Decir
de alguien «ese es un funcionario» en tono más o menos despectivo es tanto como
dar por sentado que el aludido es un mediocre, un hombre sin ambición, un
rutinario, sin iniciativa, un conformista, un ser grisáceo que ha renunciado a
cualquier relevancia en el paisaje social. Claro que no siempre es así. En
tiempos de crisis económicas y millones de desempleados a los funcionarios se
les observa con indisimulada envidia como privilegiados que tienen asegurado de
por vida el puesto de trabajo y el sustento vital.
Es
obvio que estos prejuicios sociales sobre el funcionariado son de brocha gorda,
poco matizados, pues hay funcionarios y funcionarios y no es lo mismo un
auxiliar administrativo que un abogado del estado, un celador de un centro
sanitario público que un cirujano cardiovascular, jefe de servicio y a la vez
catedrático de la Facultad de Medicina. Pero no son distinciones de esta guisa
las que tienen pertinencia con lo que nos preocupa ahora: ¿Qué pasa, qué papel
juegan los funcionarios cuando no hay gobierno o este es provisional como en
España ahora?
Se
suele argüir: no pasa nada, funcionan las Instituciones, el entramado jurídico,
el Estado, en fin, sigue. En efecto, la definición más elemental que aprendimos
de Estado se resume así: «El Estado es la organización juridíco-política de la
sociedad». Organización que persiste, que no decae mientras el órgano ejecutivo
(el Gobierno) solo conserva competencias limitadas en los periodos
provisionales durante los procesos electorales. Se cita a menudo los casos de
países como los de Bélgica e Italia que han seguido su curso tranquilamente en
ausencia de gobiernos regulares durante meses e incluso años, circunstancia que
ha llevado a concluir con jocosidad cínica que acaso viviríamos mejor sin
gobierno, para regocijo de ácratas y anarquistas confesos...
Son
los funcionarios quienes personalizan las Instituciones del Estado en tiempos
de inestabilidad, provisionalidad o turbulencia. Si los niños acuden a los
colegios y encuentran a sus maestros; si los enfermos son atendidos en los
hospitales por los médicos; si los incendios son apagados por los bomberos;
si la seguridad del tráfico está vigilada
por la guardia civil; si los aparatos de la Protección Civil permanecen alerta;
si la integridad de nuestras fronteras está garantizada por el Ejército... España
puede seguir funcionando a pesar de que tengamos un no-gobierno encabezado por
un corcho flotando sobre aguas estancadas y corruptas.
Aguas
corruptas. Era imposible eludir el asunto de la corrupción.

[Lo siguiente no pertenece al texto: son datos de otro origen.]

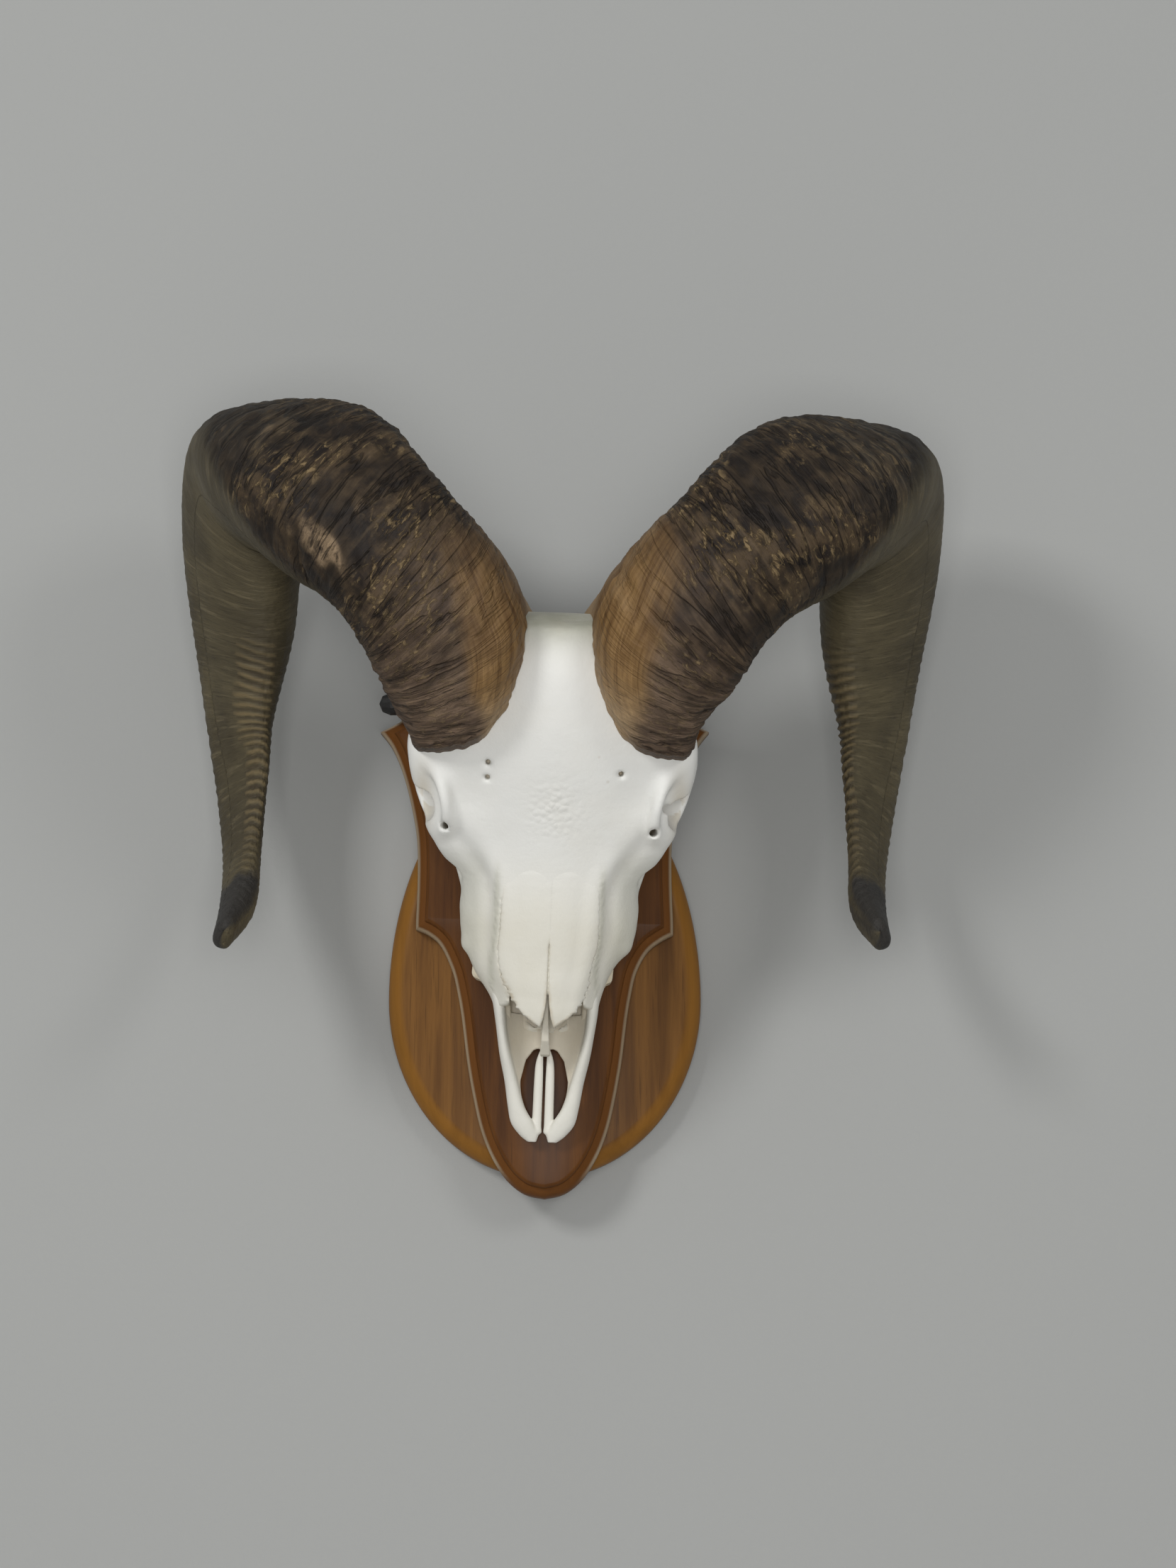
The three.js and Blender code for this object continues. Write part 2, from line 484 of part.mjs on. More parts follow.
// ---------------------------------------------------------------- horns
// Stations of one horn with its own stray at the tip, and two more that round the tip off.
function hornStations(name, side) {
  const [tipX, tipZ] = HORN_TIP_SHIFT[name];
  const [bellyX, bellyZ] = HORN_BELLY_SHIFT[name];
  const rows = HORN.map(([x, depth, z, ...rest], i) => {
    const stray = (i / (HORN.length - 1)) ** 2;
    const belly = Math.exp(-(((i - HORN_BELLY.station) / HORN_BELLY.spread) ** 2));
    return [side * (x + tipX * stray + bellyX * belly), depth, z + tipZ * stray + bellyZ * belly, ...rest];
  });
  const stations = evenSteps(rows, HORN_STEPS_PER_STATION)
    .map(([x, depth, z, half, out, keel, fx, fd, fz]) => ({
      middle: at(x, depth, z), half, out, keel, facing: at(side * fx, fd, fz),
    }));
  const last = stations.at(-1);
  const onward = last.middle.clone().sub(stations.at(-2).middle).normalize();
  const cap = HORN_CAP.map(([reach, share]) => ({
    middle: last.middle.clone().addScaledVector(onward, reach),
    half: last.half * share,
    out: last.out * share,
    keel: last.keel * share,
    facing: last.facing,
  }));
  return [...stations, ...cap];
}

// Rings square to the curl: a rounded triangle with its broad side to the front.
function hornRings(name, side) {
  const stations = hornStations(name, side);
  const round = (value) => Math.sign(value) * Math.abs(value) ** HORN_CORNER;
  return stations.map(({ middle, half, out, keel, facing }, i) => {
    const next = stations[Math.min(i + 1, stations.length - 1)].middle;
    const ahead = next.clone().sub(stations[Math.max(i - 1, 0)].middle).normalize();
    const front = facing.clone().addScaledVector(ahead, -facing.dot(ahead)).normalize();
    const across = new THREE.Vector3().crossVectors(ahead, front);
    return Array.from({ length: HORN_SIDES }, (_, k) => {
      const turn = 2 * Math.PI * k / HORN_SIDES;
      const [u, v] = [round(Math.cos(turn)), round(Math.sin(turn))];
      return middle.clone().addScaledVector(across, half * u * (1 + HORN_FLARE * v))
        .addScaledVector(front, (v > 0 ? out : keel) * v);
    });
  });
}

// The first ring again, dropped straight back into the bone.
function rootRing(ring) {
  return ring.map((p) => at(p.x, Math.min(-p.y - HORN_ROOT.sink, HORN_ROOT.depth), p.z));
}

SIDES.forEach(([name, side]) => {
  const rings = hornRings(name, side);
  const sheath = solid(ringSkin([rootRing(rings[0]), ...rings]));
  const seated = sheath.subtract(grownHead).subtract(rimSolid(side, GAP));
  place(bones, `horn_${name}`, geometryOf(mainBody(seated)), HORN_KERATIN);
});

place(mount, 'bracket', bracket(), BLACK_STEEL);

const group = new THREE.Group();
group.add(mount, bones);
group.updateMatrixWorld(true);

export default group;
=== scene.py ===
import math

import bpy
import numpy as np
import openvdb as vdb
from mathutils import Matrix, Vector


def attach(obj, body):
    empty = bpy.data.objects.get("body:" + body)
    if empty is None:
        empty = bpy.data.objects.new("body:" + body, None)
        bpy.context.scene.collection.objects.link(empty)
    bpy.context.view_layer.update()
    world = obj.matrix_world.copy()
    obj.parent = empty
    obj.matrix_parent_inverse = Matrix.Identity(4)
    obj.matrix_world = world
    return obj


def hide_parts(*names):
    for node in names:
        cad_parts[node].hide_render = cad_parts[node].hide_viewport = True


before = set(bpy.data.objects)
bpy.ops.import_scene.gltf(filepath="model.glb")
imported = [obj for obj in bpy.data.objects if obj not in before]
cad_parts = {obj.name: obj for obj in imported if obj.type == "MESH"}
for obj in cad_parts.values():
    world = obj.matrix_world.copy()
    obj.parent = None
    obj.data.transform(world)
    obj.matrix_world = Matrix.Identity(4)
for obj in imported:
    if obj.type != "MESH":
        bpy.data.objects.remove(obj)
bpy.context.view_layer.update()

MM = 0.001
HEAD_ROLL = math.radians(2.2)
HEAD_SHIFT_X = 3.4
SIDES = (("left", -1), ("right", 1))

# ---------------------------------------------------------------- sizes of the boards
BOARD_THICK = 18.0
BOARD_GAP = 0.3
BACK_HALF_WIDTH = 75.5
BACK_CENTRE_Z = -41.0
BACK_LOWER = 86.0
BACK_UPPER = 121.0
# Edge profiles from the back face to the front face: (inset, rise).
ROUND_EDGE = ((1.2, 0), (0.2, 0.6), (0, 1.6), (0, 8.5), (0.25, 10.5), (1.0, 12.6), (2.3, 14.6), (4.0, 16.3),
              (6.0, 17.5), (8.2, 18))
MOULDED_EDGE = ((0.8, 0), (0, 0.8), (0, 8.2), (0.15, 9.6), (0.7, 11.2), (1.7, 12.7), (3.0, 13.7), (4.1, 14.1),
                (4.5, 14.3), (4.7, 14.9), (4.8, 16.2), (5.1, 17.2), (5.7, 17.8), (6.5, 18))
SHIELD_BOTTOM = ((0, -137.5), (9.5, -135.2), (18, -128.5), (25, -118), (30.2, -105), (33.8, -90), (37, -72),
                 (39.5, -52), (41.5, -40), (44.2, -29), (49.5, -19.5), (56, -14.2), (61.8, -11.2))
SHIELD_WAIST = ((61.8, -11.2), (61.8, -5), (61.2, 12), (61.2, 28), (62.2, 40), (65.4, 56), (69.5, 70),
                (74.2, 80.5), (79.5, 87.5))
LEFT_CORNER_RAISED = 3.2                        # of the waist, as the real one was cut
SHIELD_TOP = ((79.5, 87.5), (70, 92.5), (61, 99.5), (50, 107.5), (36, 113.5), (20, 118), (6, 121), (0, 122.5))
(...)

Siendo los
funcionarios la encarnación material del Estado, siendo los funcionarios –los
de alto nivel– los que han estado en contacto con los políticos, ¿han podido
salir incólumes del contagio de la corrupción extendida entre nosotros como una
pandemia mortal de necesidad? ¿La corrupción se ha detenido en la frontera de
la política sin llegar a traspasar el campo de la administración profesional?
¿Se corrompió el Director General o el
Concejal de Urbanismo y permaneció limpio el Jefe de Servicio o el Interventor
o el Arquitecto municipal o el Técnico urbanista?
En el
imaginario de la opinión pública española parece que está asentada la
convicción de que, afortunadamente y por milagroso que sea, en general la
corrupción quedó afincada en el campo de la política y que los funcionarios se
libraron de ella. Ojalá sea así por el
bien del Estado, pues este tiene los días contados desde el momento en que sus
funcionarios se dejan corromper. El día
en que un guardia civil de tráfico te quitare una multa al mostrarle un billete
de veinte euros, todo estaría perdido.
Trascendental
este tema de los funcionarios, sobre el que otro día habremos de volver, para
hacer hincapié, para empezar, en los procesos de su selección, momento original
en que el germen de la corrupción puede incubarse. Encarar tal perspectiva
encenderá muchas luces sobre la idiosincrasia del funcionariado español.